On a finer grain, given the extremely threatening behaviour on Thursday night with Nana brandishing a big knife, craving access to their bedroom, the children are intent on cutting their visit short, not staying until Saturday and keeping their distance on Friday. What seems a bit odd is the fact that Becca still insists on going through with the interviews. Admittedly, this is before they have discovered that the elders are impostors, plus they mostly seem dangerous at night, and Becca still lacks the “elixir” for her mother. Perhaps there still might have been some rearranging of the sequence of events, because when the siblings look at the footage afterwards, they appear to be quite calm. It also seems odd and a bit repetitive that they are out in the yard, “playing”, as many as three times, in-between the sessions.

The grandparents most likely went missing sometime between Tuesday and Thursday the previous week, their counseling days. They did not turn up on Thursday, so it means that the impostors have only reigned supreme at the farm for a few days. The pile of diapers in the shed seen on Tuesday seems much too large, however, for it to be accumulated over such a short time.

IMDb is correct that there is a continuity error between these two supposedly consecutive shots, the street is suddenly going uphill and the surroundings are different.
IMDb is also correct that there is a reflection of a human figure, the camera operator, in the glass frame above Nana, with DeJonge walking beside him in the yellow sweater. A very minor thing though.

There is also a tiny thing in the sound mix: the clicking noise from the gramophone stylus starts before the record has stopped playing.

Enclosure II: Young violence

The set-up of The Visit seems to be very unusual: main protagonists, children as young as 15 and 13, are left alone without help from any adults in an ordinary real-life setting and they have to kill in brutally violent scenes to save their lives, and they kill ordinary human beings not monsters or aliens.

One has children in danger in many films, in directly life-threatening circumstances, like in Witness (1985), Mercury Rising (1998) and White House Down (2013), but there are almost always adults around as potential saviours, and the kids do not have to resort to violence themselves.

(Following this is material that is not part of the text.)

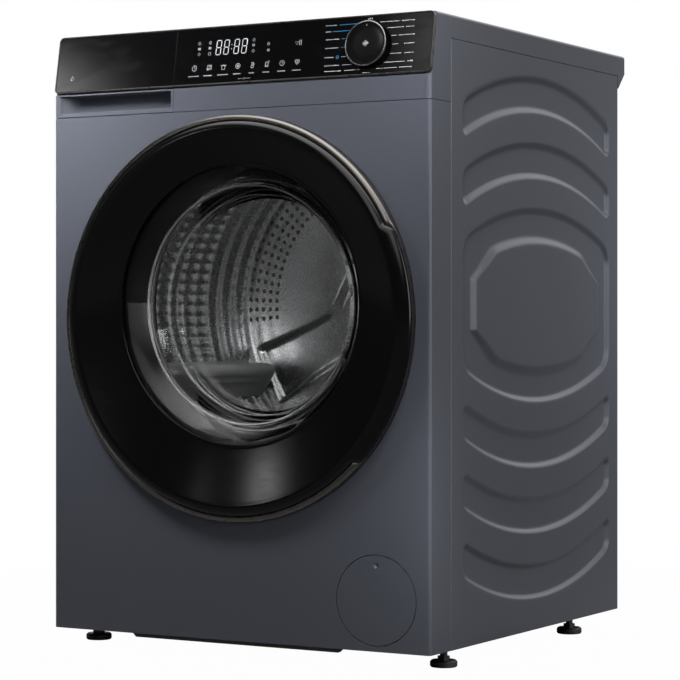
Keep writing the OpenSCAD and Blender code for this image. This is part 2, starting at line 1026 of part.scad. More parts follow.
// Champagne ring around the door, with the finger grip's notch on the right
module door_ring()
  color(champagne)
    difference() {
      door_axis()
        rotate_extrude($fn = 180)
          polygon([[cover_r + 0.2, -ring_proud], [ring_r - ring_edge, -ring_proud],
                   [ring_r, -ring_proud + ring_edge], [ring_r, -door_gap],
                   [cover_r - ring_lap, -door_gap], [cover_r - ring_lap, -ring_proud + rim_wall + 0.2],
                   [cover_r + 0.2, -ring_proud + rim_wall + 0.2]]);
      door_axis()
        rotate([0, 0, -grip_to])
          rotate_extrude(angle = grip_to - grip_from, $fn = 180)
            translate([cover_r - slice, -ring_proud - cut])
              square([2 * ring_face, grip_t + grip_play + cut]);
      hinge_space();
    }

// Point of the cover's front face at a radius, on the bulge near the rim
function bulge_y(r) = -door_proud + (door_proud - ring_proud - 0.6)
  * pow((r - crest_r) / (cover_r - crest_r), 2);

module funnel(grow)
  hull() {
    door_axis()
      translate([0, 0, bulge_y(funnel_r) - slice + grow])
        cylinder(r = funnel_r + grow, h = slice);
    drum_axis()
      translate([0, 0, window_y + grow - slice])
        cylinder(r = window_r + grow, h = slice);
  }

// Black glossy cover: a bulged rim that slopes inwards to the window, and the grip's lip
module door_cover()
  color(black_gloss)
    difference() {
      union() {
        door_axis()
          rotate_extrude($fn = 180)
            polygon(concat([for (i = [0 : 8]) let (r = funnel_r
                                                   + (cover_r - funnel_r) * i / 8) [r, bulge_y(r)]],
                           [[cover_r, -ring_proud + rim_wall],
                            [funnel_r, bulge_y(funnel_r) + cover_t]]));
        funnel(cover_t);
        door_axis()
          rotate([0, 0, -grip_to + grip_play])
            rotate_extrude(angle = grip_to - grip_from - 2 * grip_play, $fn = 180)
              translate([cover_r - slice, -ring_proud])
                square([ring_face + slice, grip_t]);
      }
      funnel(0);
      door_axis()
        translate([0, 0, -door_proud - 20])
          cylinder(r = funnel_r, h = 20 + door_proud + bulge_y(funnel_r));
      drum_axis()
        translate([0, 0, -cut])
          cylinder(r = window_r, h = 20);
      hinge_space();
    }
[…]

A classic like Lord of the Flies (1993) does not qualify since the kids (even younger here) do not kill to survive (and it is not the heroes who kill). The subgenre of Battle Royale (2000) and Hunger Games (2012), plus the latter’s copycats, fall outside as well, since the future settings and circumstances are extraordinary.

An interesting case is Treasure Island (1950 and many more, the 1990 one being important) where the boy shoots and kills a pirate who has chased him up into the ship’s rigging after the boy has been wounded himself, but one feels the exotic boys’ adventure setting is a disqualifier.

Horror movies with child menaces like The Bad Seed (1956), The Omen (1976) or Children of the Corn (1984) do not count since the children are very seldom the main protagonists and do not always kill to survive.

Who Can Kill a Child? (1976) tries to justify the children’s massacre of an entire island of adults with a society that causes massive suffering for children through wars, so it is kind of a self-defence, but rather too indirect. Also, they are not the protagonists.

Maybe Cloak & Dagger (1984) and its predecessor The Window (1949) come closest. The kids kill the adult that threatens their lives but the scenes are not particularly violent. And in the former case, the hero has an imagined mentor, an adult, that urges him to shoot. That scene can be watched here.

The Clovehitch Killer (2018) is a good try, because the kids are definitely in mortal danger. There is a society around them, however, and the killing finally happens execution-style, not in self-defence.